The Military Police Complaints Commission confirmed that my babysitter, P.S., was charged and convicted in 1982 for molesting a young boy in a town just north of CFB Petawawa in Ontario. In 1984 P.S. was charged and convicted for molesting a boy in Manitoba. And then in 1985 he was charged and convicted for molesting a 9 year old boy on Canadian Forces Base Edmonton after his family had been posted back there. He was also convicted of molesting a 13 year old news paper boy in the city of Edmonton after the Canadian Forces booted him out of his family’s military housing unit on the base. How many other children did P.S. molest on Canadian Forces Base Petawawa, in Ontario as well as the unnamed base in Manitoba, as well as Canadian Forces Base Edmonton. How many children did P.S. molest in the surrounding communities and was able to escape justice because his father got transferred to different bases?

When I obtained the court martial records for captain McRae it contained a copy of his ecclesiastical trial conducted by the Catholic church. Captain McRae admitted to having molested numerous boys over the years. Captain McRae joined the Canadian Armed Forces in 1973. He was investigated for having committed “acts of homosexuality” shortly there after while he was stationed at the Royal Military College. The RMC is in Kingston, Ontario and is on Canadian Forces Base Kingston. Captain McRae was then transferred to Canadian Forces Base Portage La Prairie in Manitoba. After CFB Portage La Prairie he was transferred to Canadian Forces Station Holberg on Vancouver Island in British Columbia. After CFS Holberg he was transferred to Canadian Forces Base Namao. In May and June of 1980 the military police and the CFSIU would discover that he had molested over 25 children on the base.

This begs the question. How many children on the bases and in the communities around the bases did P.S. and Captain McRae molest?

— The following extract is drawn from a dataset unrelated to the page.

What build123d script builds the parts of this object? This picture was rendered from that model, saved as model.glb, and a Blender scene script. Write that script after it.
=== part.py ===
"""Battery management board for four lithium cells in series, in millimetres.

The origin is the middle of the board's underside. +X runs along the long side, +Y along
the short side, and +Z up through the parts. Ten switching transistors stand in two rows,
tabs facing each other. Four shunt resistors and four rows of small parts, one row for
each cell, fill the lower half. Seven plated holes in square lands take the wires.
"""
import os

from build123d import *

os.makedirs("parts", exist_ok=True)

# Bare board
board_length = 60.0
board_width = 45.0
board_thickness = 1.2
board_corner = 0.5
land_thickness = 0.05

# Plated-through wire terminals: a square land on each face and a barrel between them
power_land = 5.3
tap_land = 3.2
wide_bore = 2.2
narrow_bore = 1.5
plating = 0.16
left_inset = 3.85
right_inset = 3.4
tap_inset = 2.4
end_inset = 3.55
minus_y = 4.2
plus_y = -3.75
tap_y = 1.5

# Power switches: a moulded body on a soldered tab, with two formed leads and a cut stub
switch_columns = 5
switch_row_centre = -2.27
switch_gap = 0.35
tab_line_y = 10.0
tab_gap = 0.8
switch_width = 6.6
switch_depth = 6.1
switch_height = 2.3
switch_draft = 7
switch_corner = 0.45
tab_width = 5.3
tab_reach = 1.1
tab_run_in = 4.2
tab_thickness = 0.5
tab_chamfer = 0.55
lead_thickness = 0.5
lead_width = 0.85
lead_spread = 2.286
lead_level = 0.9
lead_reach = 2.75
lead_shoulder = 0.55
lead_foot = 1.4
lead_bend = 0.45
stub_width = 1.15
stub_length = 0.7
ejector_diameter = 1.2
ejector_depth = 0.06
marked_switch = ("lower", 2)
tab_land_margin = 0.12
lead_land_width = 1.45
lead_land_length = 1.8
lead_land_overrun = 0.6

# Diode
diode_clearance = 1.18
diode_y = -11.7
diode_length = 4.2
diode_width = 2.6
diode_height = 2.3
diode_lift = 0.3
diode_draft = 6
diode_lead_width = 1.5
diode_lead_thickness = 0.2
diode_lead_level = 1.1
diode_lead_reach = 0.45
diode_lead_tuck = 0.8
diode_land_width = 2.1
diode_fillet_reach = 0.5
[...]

Around the time of Lynne Harper’s murder in 1959, sergeant Alexander Kalichuk had been found driving around the back roads around Royal Canadian Air Force base Clinton. He was offering new panties to young girls. When the police caught up with him and asked him what he was doing he said he bought the box of girls panties as a birthday present for a friend’s daughter, but that the party had been cancelled and he didn’t want the panties to go to waste. How many kids did Kalichuk molest, rape, or murder before he more than likely raped and killed Lynne Harper? We’ll never know and the Canadian Armed Forces are fine with that. Don’t forget, the military offers the perfect hiding place for people like P.S., or Captain McRae, or Sgt. Alexander Kalichuk. New children delivered to the base every posting season. The kids you’ve molested get posted off the base eventually and go to another base. You get transferred to another base before you get caught. The kids you’re molesting, especially the boys, are dead terrified of being seen as weak, gay, or queer. And back in the “good ol’ days” there were no police databases that could be used by local police departments to track similar crimes that may have occurred in different geographical areas throughout Canada.

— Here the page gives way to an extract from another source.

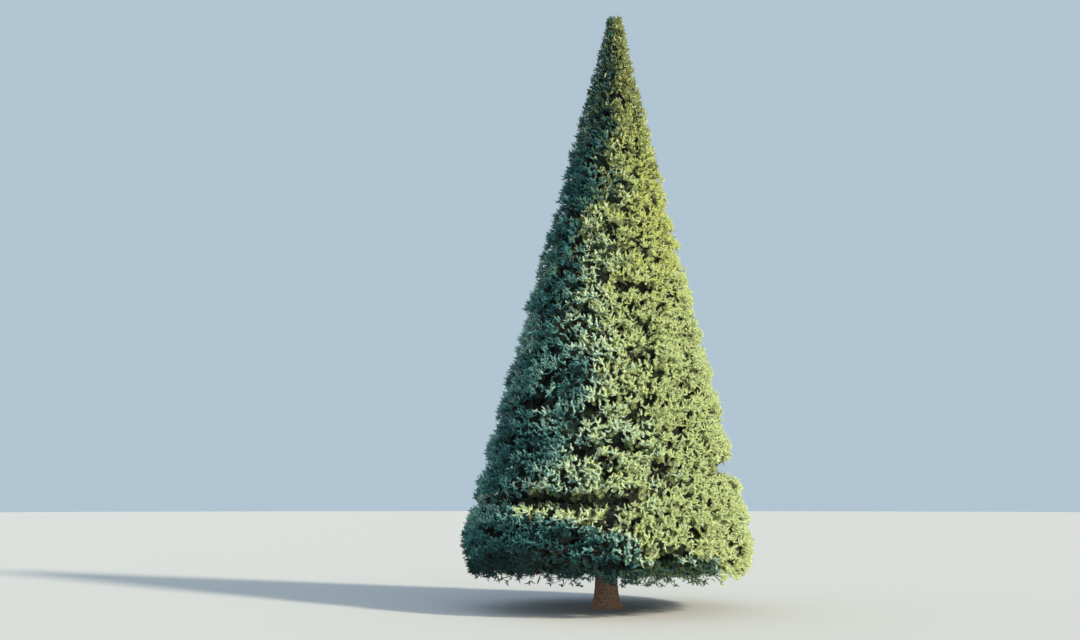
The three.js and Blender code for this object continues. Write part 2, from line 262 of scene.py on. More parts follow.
def barkMaterial():
    material = bpy.data.materials.new("spruceBark")
    material.use_nodes = True
    nodes, links = material.node_tree.nodes, material.node_tree.links
    shader = nodes["Principled BSDF"]
    shader.inputs["Roughness"].default_value = 0.9
    shader.inputs["Specular IOR Level"].default_value = 0.2
    where = addNode(nodes, "TexCoord")
    squeeze = addNode(nodes, "Mapping", ("Scale", (1.0, 1.0, bark["squeeze"])))
    plates = addNode(nodes, "TexVoronoi", ("Scale", bark["plateScale"]))
    plates.feature = "DISTANCE_TO_EDGE"
    cells = addNode(nodes, "TexVoronoi", ("Scale", bark["plateScale"]))
    grain = addNode(nodes, "TexNoise", ("Scale", bark["fineScale"]), ("Detail", 6))
    ramp = addRamp(nodes, bark["crack"], bark["plate"])
    ramp.color_ramp.elements[1].position = bark["crackWidth"]
    tint = addRamp(nodes, bark["light"], bark["rust"])
    blend = addNode(nodes, "Mix")
    blend.data_type = "RGBA"
    blend.blend_type = "OVERLAY"
    bump = addNode(nodes, "Bump", ("Strength", 0.5), ("Distance", bark["bump"]))
    for node, output, target, socket in (
        (where, "Object", squeeze, "Vector"),
        (squeeze, "Vector", plates, "Vector"),
        (squeeze, "Vector", cells, "Vector"),
        (squeeze, "Vector", grain, "Vector"),
        (plates, "Distance", ramp, "Fac"),
        (cells, "Color", tint, "Fac"),
        (grain, "Fac", blend, "Factor"),
        (ramp, "Color", blend, "A"),
        (tint, "Color", blend, "B"),
        (blend, "Result", shader, "Base Color"),
        (grain, "Fac", bump, "Height"),
        (bump, "Normal", shader, "Normal"),
    ):
        links.new(node.outputs[output], target.inputs[socket])
    return material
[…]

So yeah, it becomes so very tiring and so very maddening to see the Canadian media and veterans groups and military sexual assault survivor groups show absolutely no interest or no concern for the children that lived on Canadian Forces Bases.

It’s almost like the media and the veterans groups and the military sexual assault survivor groups are saying to me and the other like me that our lives are meaningless and that we are disposable.

If you want to know what it feels like to be human garbage, just ask, I can let you know.

For 42 years I’ve dealt with severe sexual trauma, the fallout of being dealt with by military social worker Captain Terry Totzke, being caught between Captain Totzke and my civilian social workers, despised by my own father for having “fucked with his military career” and for “allowing” the babysitter, P.S., to abuse my younger brother.

So yeah.

That’s why I’m tired.

And that’s why I’m numb.

And that’s one of the reasons that I really want to go to sleep.